> Data excerpt:
..............................
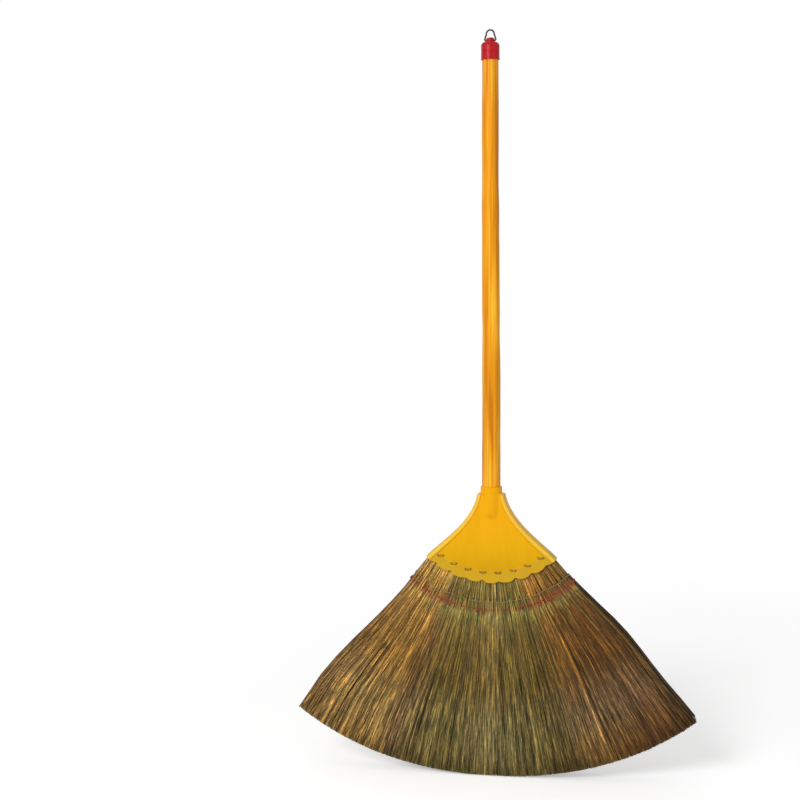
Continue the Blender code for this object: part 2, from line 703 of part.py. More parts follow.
def make_floor(shop):
    """What the lowest strands are cut flat against."""
    bm = bmesh.new()
    bmesh.ops.create_cube(bm, size=1)
    reach = 2 * (FAN_END_ARC_RADIUS + OVERRUN)
    bmesh.ops.scale(bm, verts=bm.verts, vec=(reach, reach, OVERRUN + FLOOR_TRIM))
    bmesh.ops.translate(bm, verts=bm.verts, vec=(0, 0, -(OVERRUN + FLOOR_TRIM) / 2))
    return shop.cutter(mesh_object("floor_level", bm))


def make_twine(shop, name, radius, finish):
    """One row of twine: over the front of every bunch, round the side, and back behind them."""
    face = MAT_HALF_THICKNESS - GROOVE_DEPTH + FIT_GAP + TWINE_RADIUS
    side = mat_half_angle(radius) + (FIT_GAP + TWINE_RADIUS) / radius
    corner = TWINE_CORNER_RADIUS
    run = side - corner / radius
    front = [(run * (2 * i / TWINE_STEPS - 1), -face) for i in range(TWINE_STEPS)]
    turn = arc((0, corner - face), corner, -math.pi / 2, 0, CORNER_STEPS)
    turn += arc((0, face - corner), corner, 0, math.pi / 2, CORNER_STEPS)
    half = front + [(run + x / radius, y) for x, y in turn]
    outline = half + [(-angle, -y) for angle, y in half]
    points = [fan_point(radius, angle, y) for angle, y in outline]
    shop.part(wire(name, points, TWINE_RADIUS, 1, cyclic=True), finish)


def main():
    clear_scene()
    shop = Workshop()
    stitch_channels = make_stitch_channels(shop)
    nail_channel = make_nail_channel(shop)
    floor = make_floor(shop)
    make_pole_core(shop, nail_channel)
    make_pole_film(shop, nail_channel)
    make_end_cap(shop)
    make_hang_loop(shop)
    make_head(shop, stitch_channels, nail_channel)
    make_nail(shop)
    for number, angle in enumerate(stitch_angles(), 1):
        make_stitch(shop, number, angle)
    for number in range(BUNCH_COUNT):
        make_bunch(shop, number, stitch_channels, floor)
    make_twine(shop, "pale_twine", PALE_ROW_RADIUS, "pale_twine")
    make_twine(shop, "red_twine", RED_ROW_RADIUS, "red_twine")
    bpy.context.view_layer.update()


main()
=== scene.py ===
import json
import math
from functools import partial
from typing import NamedTuple

import bmesh
import bpy
import numpy as np
from bpy.props import FloatProperty, FloatVectorProperty, IntProperty, PointerProperty
from bpy.types import Operator, PropertyGroup
from mathutils import Matrix, Vector


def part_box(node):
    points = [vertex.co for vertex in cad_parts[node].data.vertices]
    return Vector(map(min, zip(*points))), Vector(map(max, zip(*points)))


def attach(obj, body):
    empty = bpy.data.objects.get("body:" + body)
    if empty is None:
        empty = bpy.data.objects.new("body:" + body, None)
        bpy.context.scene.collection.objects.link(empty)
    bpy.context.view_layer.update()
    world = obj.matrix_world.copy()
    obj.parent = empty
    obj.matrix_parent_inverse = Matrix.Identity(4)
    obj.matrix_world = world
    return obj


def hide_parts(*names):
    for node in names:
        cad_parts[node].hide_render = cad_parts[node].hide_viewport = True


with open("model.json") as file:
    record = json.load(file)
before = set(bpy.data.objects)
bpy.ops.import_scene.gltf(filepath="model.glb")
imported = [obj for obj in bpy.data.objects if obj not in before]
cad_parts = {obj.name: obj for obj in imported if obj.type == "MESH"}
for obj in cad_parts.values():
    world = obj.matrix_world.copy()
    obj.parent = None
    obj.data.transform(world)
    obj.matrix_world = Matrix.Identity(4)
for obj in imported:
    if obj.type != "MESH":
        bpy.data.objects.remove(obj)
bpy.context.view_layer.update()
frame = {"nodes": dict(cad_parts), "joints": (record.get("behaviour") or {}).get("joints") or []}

bl_info = {
    "name": "Straw Broom",
    "version": (1, 0, 0),
    "blender": (4, 5, 0),
    "location": "View3D > Sidebar > Broom",
    "description": "Dresses a straw broom: grass, twine, moulded head, film-covered pole, "
                   "cap, loop and stitches",
    "category": "Add Mesh",
}

SEED = 11
SLIM = 1e-9
QUARTER = math.pi / 2
TURN = 2 * math.pi
ACROSS, DEPTHWISE, UPWARD = (1.0, 0.0, 0.0), (0.0, 1.0, 0.0), (0.0, 0.0, 1.0)

# Places read from the frame. The fan's radii and angles are taken about the fan centre, in the
# middle of the socket's mouth: an angle of 0 points straight down.
FAN_CENTRE_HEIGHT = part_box("head_shell")[1].z
CAP_MOUTH_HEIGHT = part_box("end_cap")[0].z
KNOB_TOP_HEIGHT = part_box("end_cap")[1].z
LOOP_TOP_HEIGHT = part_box("hang_loop")[1].z
FILM_LOW_HEIGHT, FILM_TOP_HEIGHT = (corner.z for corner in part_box("pole_film"))
STITCH_NODES = sorted(name for name in frame["nodes"] if name.startswith("stitch_"))
BUNCH_NODES = sorted(name for name in frame["nodes"] if name.startswith("grass_bunch_"))
PIVOT = Vector(frame["joints"][0]["pos_m"])


def linear(hex_colour):
    """Linear colour of an sRGB hex value such as #E0A010."""
    shares = [int(hex_colour[i:i + 2], 16) / 255 for i in (1, 3, 5)]
    return tuple(s / 12.92 if s <= 0.04045 else ((s + 0.055) / 1.055) ** 2.4 for s in shares)


def length_setting(name, default, description):
    return FloatProperty(name=name, description=description, default=default, min=0.0, precision=5,
                         subtype="DISTANCE", unit="LENGTH")


def angle_setting(name, degrees, description):
    return FloatProperty(name=name, description=description, default=math.radians(degrees),
                         subtype="ANGLE", unit="ROTATION")


def colour_setting(name, hex_colour, description):
    return FloatVectorProperty(name=name, description=description, default=linear(hex_colour), size=3,
                               min=0.0, max=1.0, subtype="COLOR")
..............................
> Stated goal: Output all of the material, please, exactly as it stands.

> Result of this exercise:
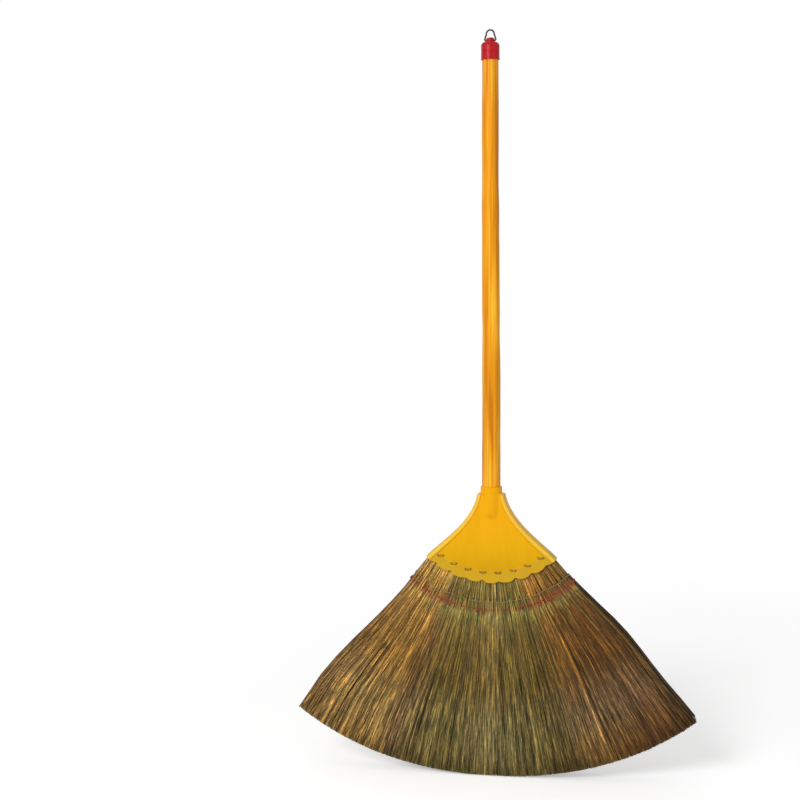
Continue the Blender code for this object: part 2, from line 703 of part.py. More parts follow.
def make_floor(shop):
    """What the lowest strands are cut flat against."""
    bm = bmesh.new()
    bmesh.ops.create_cube(bm, size=1)
    reach = 2 * (FAN_END_ARC_RADIUS + OVERRUN)
    bmesh.ops.scale(bm, verts=bm.verts, vec=(reach, reach, OVERRUN + FLOOR_TRIM))
    bmesh.ops.translate(bm, verts=bm.verts, vec=(0, 0, -(OVERRUN + FLOOR_TRIM) / 2))
    return shop.cutter(mesh_object("floor_level", bm))


def make_twine(shop, name, radius, finish):
    """One row of twine: over the front of every bunch, round the side, and back behind them."""
    face = MAT_HALF_THICKNESS - GROOVE_DEPTH + FIT_GAP + TWINE_RADIUS
    side = mat_half_angle(radius) + (FIT_GAP + TWINE_RADIUS) / radius
    corner = TWINE_CORNER_RADIUS
    run = side - corner / radius
    front = [(run * (2 * i / TWINE_STEPS - 1), -face) for i in range(TWINE_STEPS)]
    turn = arc((0, corner - face), corner, -math.pi / 2, 0, CORNER_STEPS)
    turn += arc((0, face - corner), corner, 0, math.pi / 2, CORNER_STEPS)
    half = front + [(run + x / radius, y) for x, y in turn]
    outline = half + [(-angle, -y) for angle, y in half]
    points = [fan_point(radius, angle, y) for angle, y in outline]
    shop.part(wire(name, points, TWINE_RADIUS, 1, cyclic=True), finish)


def main():
    clear_scene()
    shop = Workshop()
    stitch_channels = make_stitch_channels(shop)
    nail_channel = make_nail_channel(shop)
    floor = make_floor(shop)
    make_pole_core(shop, nail_channel)
    make_pole_film(shop, nail_channel)
    make_end_cap(shop)
    make_hang_loop(shop)
    make_head(shop, stitch_channels, nail_channel)
    make_nail(shop)
    for number, angle in enumerate(stitch_angles(), 1):
        make_stitch(shop, number, angle)
    for number in range(BUNCH_COUNT):
        make_bunch(shop, number, stitch_channels, floor)
    make_twine(shop, "pale_twine", PALE_ROW_RADIUS, "pale_twine")
    make_twine(shop, "red_twine", RED_ROW_RADIUS, "red_twine")
    bpy.context.view_layer.update()


main()
=== scene.py ===
import json
import math
from functools import partial
from typing import NamedTuple

import bmesh
import bpy
import numpy as np
from bpy.props import FloatProperty, FloatVectorProperty, IntProperty, PointerProperty
from bpy.types import Operator, PropertyGroup
from mathutils import Matrix, Vector


def part_box(node):
    points = [vertex.co for vertex in cad_parts[node].data.vertices]
    return Vector(map(min, zip(*points))), Vector(map(max, zip(*points)))


def attach(obj, body):
    empty = bpy.data.objects.get("body:" + body)
    if empty is None:
        empty = bpy.data.objects.new("body:" + body, None)
        bpy.context.scene.collection.objects.link(empty)
    bpy.context.view_layer.update()
    world = obj.matrix_world.copy()
    obj.parent = empty
    obj.matrix_parent_inverse = Matrix.Identity(4)
    obj.matrix_world = world
    return obj


def hide_parts(*names):
    for node in names:
        cad_parts[node].hide_render = cad_parts[node].hide_viewport = True


with open("model.json") as file:
    record = json.load(file)
before = set(bpy.data.objects)
bpy.ops.import_scene.gltf(filepath="model.glb")
imported = [obj for obj in bpy.data.objects if obj not in before]
cad_parts = {obj.name: obj for obj in imported if obj.type == "MESH"}
for obj in cad_parts.values():
    world = obj.matrix_world.copy()
    obj.parent = None
    obj.data.transform(world)
    obj.matrix_world = Matrix.Identity(4)
for obj in imported:
    if obj.type != "MESH":
        bpy.data.objects.remove(obj)
bpy.context.view_layer.update()
frame = {"nodes": dict(cad_parts), "joints": (record.get("behaviour") or {}).get("joints") or []}

bl_info = {
    "name": "Straw Broom",
    "version": (1, 0, 0),
    "blender": (4, 5, 0),
    "location": "View3D > Sidebar > Broom",
    "description": "Dresses a straw broom: grass, twine, moulded head, film-covered pole, "
                   "cap, loop and stitches",
    "category": "Add Mesh",
}

SEED = 11
SLIM = 1e-9
QUARTER = math.pi / 2
TURN = 2 * math.pi
ACROSS, DEPTHWISE, UPWARD = (1.0, 0.0, 0.0), (0.0, 1.0, 0.0), (0.0, 0.0, 1.0)

# Places read from the frame. The fan's radii and angles are taken about the fan centre, in the
# middle of the socket's mouth: an angle of 0 points straight down.
FAN_CENTRE_HEIGHT = part_box("head_shell")[1].z
CAP_MOUTH_HEIGHT = part_box("end_cap")[0].z
KNOB_TOP_HEIGHT = part_box("end_cap")[1].z
LOOP_TOP_HEIGHT = part_box("hang_loop")[1].z
FILM_LOW_HEIGHT, FILM_TOP_HEIGHT = (corner.z for corner in part_box("pole_film"))
STITCH_NODES = sorted(name for name in frame["nodes"] if name.startswith("stitch_"))
BUNCH_NODES = sorted(name for name in frame["nodes"] if name.startswith("grass_bunch_"))
PIVOT = Vector(frame["joints"][0]["pos_m"])


def linear(hex_colour):
    """Linear colour of an sRGB hex value such as #E0A010."""
    shares = [int(hex_colour[i:i + 2], 16) / 255 for i in (1, 3, 5)]
    return tuple(s / 12.92 if s <= 0.04045 else ((s + 0.055) / 1.055) ** 2.4 for s in shares)


def length_setting(name, default, description):
    return FloatProperty(name=name, description=description, default=default, min=0.0, precision=5,
                         subtype="DISTANCE", unit="LENGTH")


def angle_setting(name, degrees, description):
    return FloatProperty(name=name, description=description, default=math.radians(degrees),
                         subtype="ANGLE", unit="ROTATION")


def colour_setting(name, hex_colour, description):
    return FloatVectorProperty(name=name, description=description, default=linear(hex_colour), size=3,
                               min=0.0, max=1.0, subtype="COLOR")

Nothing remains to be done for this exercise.